§ Objective: Copy every line of the material below word for word.

§ Data to use:
##########

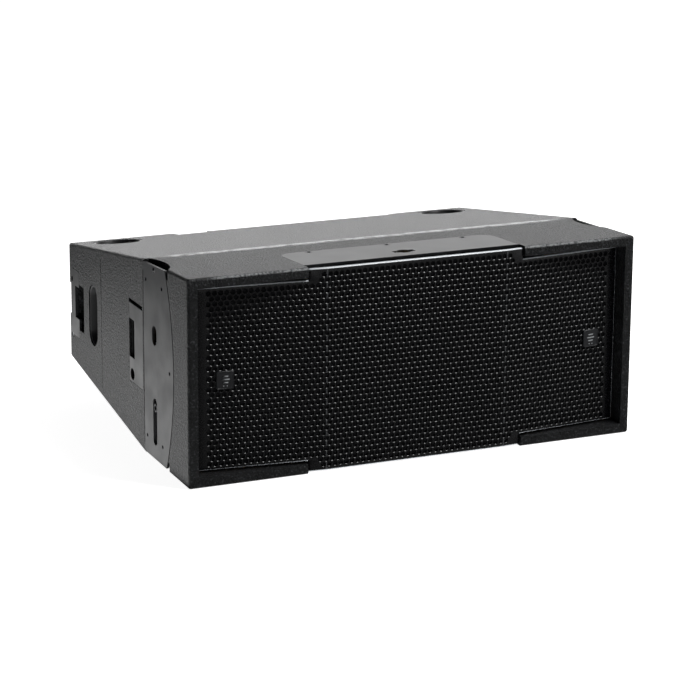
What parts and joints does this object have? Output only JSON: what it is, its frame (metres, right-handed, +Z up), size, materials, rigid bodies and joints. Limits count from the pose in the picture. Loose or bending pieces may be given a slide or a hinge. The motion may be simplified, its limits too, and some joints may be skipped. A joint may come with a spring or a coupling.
{
  "type": "line array speaker",
  "caption": "Wedge-shaped line array speaker with folded perforated grille, side rigging plates with sliding links, rear fold-out arms, pocket handles and stacking cups.",
  "frame": {"origin": "middle of the cabinet seen from above, level with the lowest edge of the front", "axes": "+Z up, +Y from the grille to the back, +X to the right seen from the front; the front face is upright"},
  "size_m": [0.714, 0.54, 0.3046],
  "materials": {
    "painted_ply": "textured polyurea paint on birch plywood",
    "bare_ply": "birch plywood stained black inside",
    "grille_steel": "perforated steel, semi-gloss black powder coat",
    "black_steel": "satin black powder coat",
    "bright_steel": "zinc plated",
    "chrome": "polished plate",
    "black_screw": "black oxide",
    "foam": "open-cell acoustic foam",
    "badge": "gloss with a plain pale frame",
    "black_plastic": "moulded, fine texture",
    "yellow_plastic": "moulded",
    "rubber": "matt",
    "ferrite": "ferrite magnet and steel plates",
    "cone_paper": "carbon-loaded paper cone",
    "circuit_board": "glass-epoxy board",
    "component": "wound coils and film capacitors"
  },
  "bodies": {
    "cabinet": {"top_front_panel": "painted_ply", "top_rear_panel": "painted_ply", "bottom_front_panel": "painted_ply", "bottom_rear_panel": "painted_ply", "left_cheek_panel": "painted_ply", "right_cheek_panel": "painted_ply", "left_side_panel": "painted_ply", "right_side_panel": "painted_ply", "left_rear_side_panel": "painted_ply", "right_rear_side_panel": "painted_ply", "rear_panel": "painted_ply", "left_inner_wall": "bare_ply", "right_inner_wall": "bare_ply", "left_baffle": "bare_ply", "right_baffle": "bare_ply", "grille": "grille_steel", "grille_foam": "foam", "left_badge": "badge", "right_badge": "badge", "top_plate": "black_steel", "left_rigging_plate": "black_steel", "right_rigging_plate": "black_steel", "latch_boxes": "black_steel", "left_rear_plate": "black_steel", "right_rear_plate": "black_steel", "rear_pockets": "black_steel", "connector_plate": "black_steel", "link_guides": "black_steel", "left_woofer_basket": "black_steel", "right_woofer_basket": "black_steel", "hinge_pins": "bright_steel", "panel_screws": "black_screw", "rigging_screws": "black_screw", "left_handle_cup": "black_plastic", "right_handle_cup": "black_plastic", "stacking_cups": "black_plastic", "sockets": "black_plastic", "hf_waveguide": "black_plastic", "angle_sensor_socket": "yellow_plastic", "rubber_feet": "rubber", "left_woofer_surround": "rubber", "right_woofer_surround": "rubber", "left_woofer_magnet": "ferrite", "right_woofer_magnet": "ferrite", "upper_compression_driver": "ferrite", "lower_compression_driver": "ferrite", "crossover_board": "circuit_board", "crossover_parts": "component"},
    "left_link": {"left_front_link": "bright_steel", "left_link_knob": "bright_steel"},
    "left_bolt": {"left_lock_bolt": "chrome"},
    "left_flap": {"left_latch_flap": "black_steel"},
    "left_arm": {"left_rear_link": "bright_steel"},
    "left_cone": {"left_woofer_cone": "cone_paper"},
    "right_link": {"right_front_link": "bright_steel", "right_link_knob": "bright_steel"},
    "right_bolt": {"right_lock_bolt": "chrome"},
    "right_flap": {"right_latch_flap": "black_steel"},
    "right_arm": {"right_rear_link": "bright_steel"},
    "right_cone": {"right_woofer_cone": "cone_paper"}
  },
  "joints": [
    {"name": "left_link_slide", "type": "slide", "parent": "cabinet", "child": "left_link", "axis": [0, 0, 1], "range_m": [-0.048, 0]},
    {"name": "left_bolt_pull", "type": "slide", "parent": "cabinet", "child": "left_bolt", "axis": [0, 1, 0], "range_m": [-0.008, 0.004]},
    {"name": "left_flap_hinge", "type": "hinge", "parent": "cabinet", "child": "left_flap", "pos_m": [-0.355, -0.09, 0.16], "axis": [0, 0, 1], "range_deg": [0, 100]},
    {"name": "left_arm_swing", "type": "hinge", "parent": "cabinet", "child": "left_arm", "pos_m": [-0.318, 0.255, 0.1], "axis": [-1, 0, 0], "range_deg": [0, 175]},
    {"name": "left_cone_travel", "type": "slide", "parent": "cabinet", "child": "left_cone", "axis": [-0.102, -0.9948, 0], "range_m": [-0.005, 0.005], "stiffness_N_per_m": 4000, "deforming": ["left_woofer_surround"]},
    {"name": "right_link_slide", "type": "slide", "parent": "cabinet", "child": "right_link", "axis": [0, 0, 1], "range_m": [-0.048, 0]},
    {"name": "right_bolt_pull", "type": "slide", "parent": "cabinet", "child": "right_bolt", "axis": [0, 1, 0], "range_m": [-0.008, 0.004]},
    {"name": "right_flap_hinge", "type": "hinge", "parent": "cabinet", "child": "right_flap", "pos_m": [0.355, -0.09, 0.16], "axis": [0, 0, -1], "range_deg": [0, 100]},
    {"name": "right_arm_swing", "type": "hinge", "parent": "cabinet", "child": "right_arm", "pos_m": [0.318, 0.255, 0.1], "axis": [-1, 0, 0], "range_deg": [0, 175]},
    {"name": "right_cone_travel", "type": "slide", "parent": "cabinet", "child": "right_cone", "axis": [0.102, -0.9948, 0], "range_m": [-0.005, 0.005], "stiffness_N_per_m": 4000, "deforming": ["right_woofer_surround"]}
  ]
}
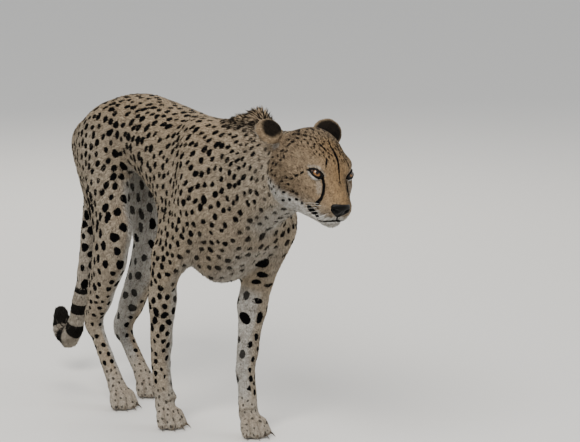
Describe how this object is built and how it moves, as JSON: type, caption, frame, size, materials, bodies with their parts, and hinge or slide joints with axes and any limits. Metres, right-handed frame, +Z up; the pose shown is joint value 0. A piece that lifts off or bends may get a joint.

##########

§ Result:
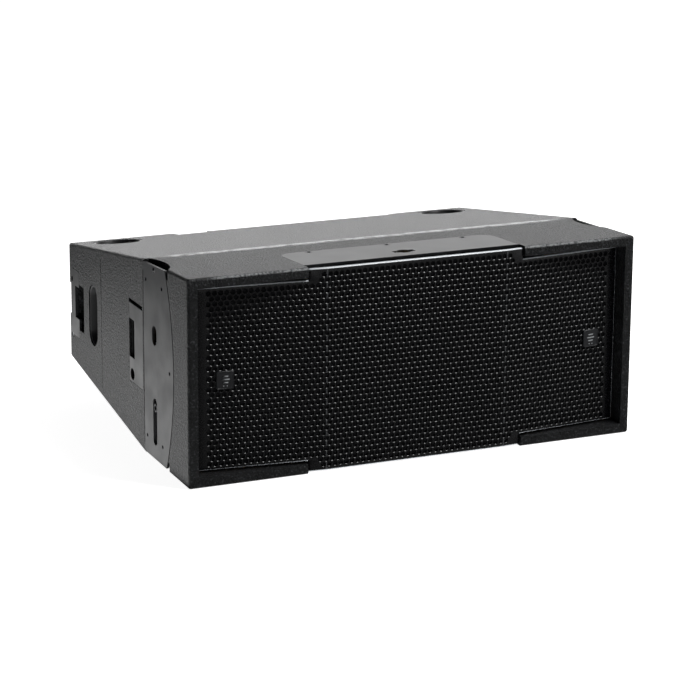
What parts and joints does this object have? Output only JSON: what it is, its frame (metres, right-handed, +Z up), size, materials, rigid bodies and joints. Limits count from the pose in the picture. Loose or bending pieces may be given a slide or a hinge. The motion may be simplified, its limits too, and some joints may be skipped. A joint may come with a spring or a coupling.
{
  "type": "line array speaker",
  "caption": "Wedge-shaped line array speaker with folded perforated grille, side rigging plates with sliding links, rear fold-out arms, pocket handles and stacking cups.",
  "frame": {"origin": "middle of the cabinet seen from above, level with the lowest edge of the front", "axes": "+Z up, +Y from the grille to the back, +X to the right seen from the front; the front face is upright"},
  "size_m": [0.714, 0.54, 0.3046],
  "materials": {
    "painted_ply": "textured polyurea paint on birch plywood",
    "bare_ply": "birch plywood stained black inside",
    "grille_steel": "perforated steel, semi-gloss black powder coat",
    "black_steel": "satin black powder coat",
    "bright_steel": "zinc plated",
    "chrome": "polished plate",
    "black_screw": "black oxide",
    "foam": "open-cell acoustic foam",
    "badge": "gloss with a plain pale frame",
    "black_plastic": "moulded, fine texture",
    "yellow_plastic": "moulded",
    "rubber": "matt",
    "ferrite": "ferrite magnet and steel plates",
    "cone_paper": "carbon-loaded paper cone",
    "circuit_board": "glass-epoxy board",
    "component": "wound coils and film capacitors"
  },
  "bodies": {
    "cabinet": {"top_front_panel": "painted_ply", "top_rear_panel": "painted_ply", "bottom_front_panel": "painted_ply", "bottom_rear_panel": "painted_ply", "left_cheek_panel": "painted_ply", "right_cheek_panel": "painted_ply", "left_side_panel": "painted_ply", "right_side_panel": "painted_ply", "left_rear_side_panel": "painted_ply", "right_rear_side_panel": "painted_ply", "rear_panel": "painted_ply", "left_inner_wall": "bare_ply", "right_inner_wall": "bare_ply", "left_baffle": "bare_ply", "right_baffle": "bare_ply", "grille": "grille_steel", "grille_foam": "foam", "left_badge": "badge", "right_badge": "badge", "top_plate": "black_steel", "left_rigging_plate": "black_steel", "right_rigging_plate": "black_steel", "latch_boxes": "black_steel", "left_rear_plate": "black_steel", "right_rear_plate": "black_steel", "rear_pockets": "black_steel", "connector_plate": "black_steel", "link_guides": "black_steel", "left_woofer_basket": "black_steel", "right_woofer_basket": "black_steel", "hinge_pins": "bright_steel", "panel_screws": "black_screw", "rigging_screws": "black_screw", "left_handle_cup": "black_plastic", "right_handle_cup": "black_plastic", "stacking_cups": "black_plastic", "sockets": "black_plastic", "hf_waveguide": "black_plastic", "angle_sensor_socket": "yellow_plastic", "rubber_feet": "rubber", "left_woofer_surround": "rubber", "right_woofer_surround": "rubber", "left_woofer_magnet": "ferrite", "right_woofer_magnet": "ferrite", "upper_compression_driver": "ferrite", "lower_compression_driver": "ferrite", "crossover_board": "circuit_board", "crossover_parts": "component"},
    "left_link": {"left_front_link": "bright_steel", "left_link_knob": "bright_steel"},
    "left_bolt": {"left_lock_bolt": "chrome"},
    "left_flap": {"left_latch_flap": "black_steel"},
    "left_arm": {"left_rear_link": "bright_steel"},
    "left_cone": {"left_woofer_cone": "cone_paper"},
    "right_link": {"right_front_link": "bright_steel", "right_link_knob": "bright_steel"},
    "right_bolt": {"right_lock_bolt": "chrome"},
    "right_flap": {"right_latch_flap": "black_steel"},
    "right_arm": {"right_rear_link": "bright_steel"},
    "right_cone": {"right_woofer_cone": "cone_paper"}
  },
  "joints": [
    {"name": "left_link_slide", "type": "slide", "parent": "cabinet", "child": "left_link", "axis": [0, 0, 1], "range_m": [-0.048, 0]},
    {"name": "left_bolt_pull", "type": "slide", "parent": "cabinet", "child": "left_bolt", "axis": [0, 1, 0], "range_m": [-0.008, 0.004]},
    {"name": "left_flap_hinge", "type": "hinge", "parent": "cabinet", "child": "left_flap", "pos_m": [-0.355, -0.09, 0.16], "axis": [0, 0, 1], "range_deg": [0, 100]},
    {"name": "left_arm_swing", "type": "hinge", "parent": "cabinet", "child": "left_arm", "pos_m": [-0.318, 0.255, 0.1], "axis": [-1, 0, 0], "range_deg": [0, 175]},
    {"name": "left_cone_travel", "type": "slide", "parent": "cabinet", "child": "left_cone", "axis": [-0.102, -0.9948, 0], "range_m": [-0.005, 0.005], "stiffness_N_per_m": 4000, "deforming": ["left_woofer_surround"]},
    {"name": "right_link_slide", "type": "slide", "parent": "cabinet", "child": "right_link", "axis": [0, 0, 1], "range_m": [-0.048, 0]},
    {"name": "right_bolt_pull", "type": "slide", "parent": "cabinet", "child": "right_bolt", "axis": [0, 1, 0], "range_m": [-0.008, 0.004]},
    {"name": "right_flap_hinge", "type": "hinge", "parent": "cabinet", "child": "right_flap", "pos_m": [0.355, -0.09, 0.16], "axis": [0, 0, -1], "range_deg": [0, 100]},
    {"name": "right_arm_swing", "type": "hinge", "parent": "cabinet", "child": "right_arm", "pos_m": [0.318, 0.255, 0.1], "axis": [-1, 0, 0], "range_deg": [0, 175]},
    {"name": "right_cone_travel", "type": "slide", "parent": "cabinet", "child": "right_cone", "axis": [0.102, -0.9948, 0], "range_m": [-0.005, 0.005], "stiffness_N_per_m": 4000, "deforming": ["right_woofer_surround"]}
  ]
}
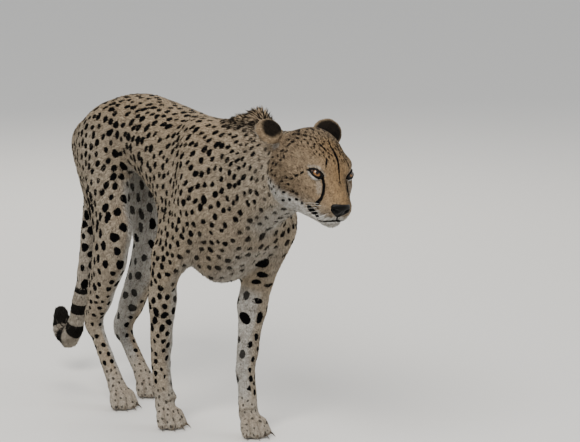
Describe how this object is built and how it moves, as JSON: type, caption, frame, size, materials, bodies with their parts, and hinge or slide joints with axes and any limits. Metres, right-handed frame, +Z up; the pose shown is joint value 0. A piece that lifts off or bends may get a joint.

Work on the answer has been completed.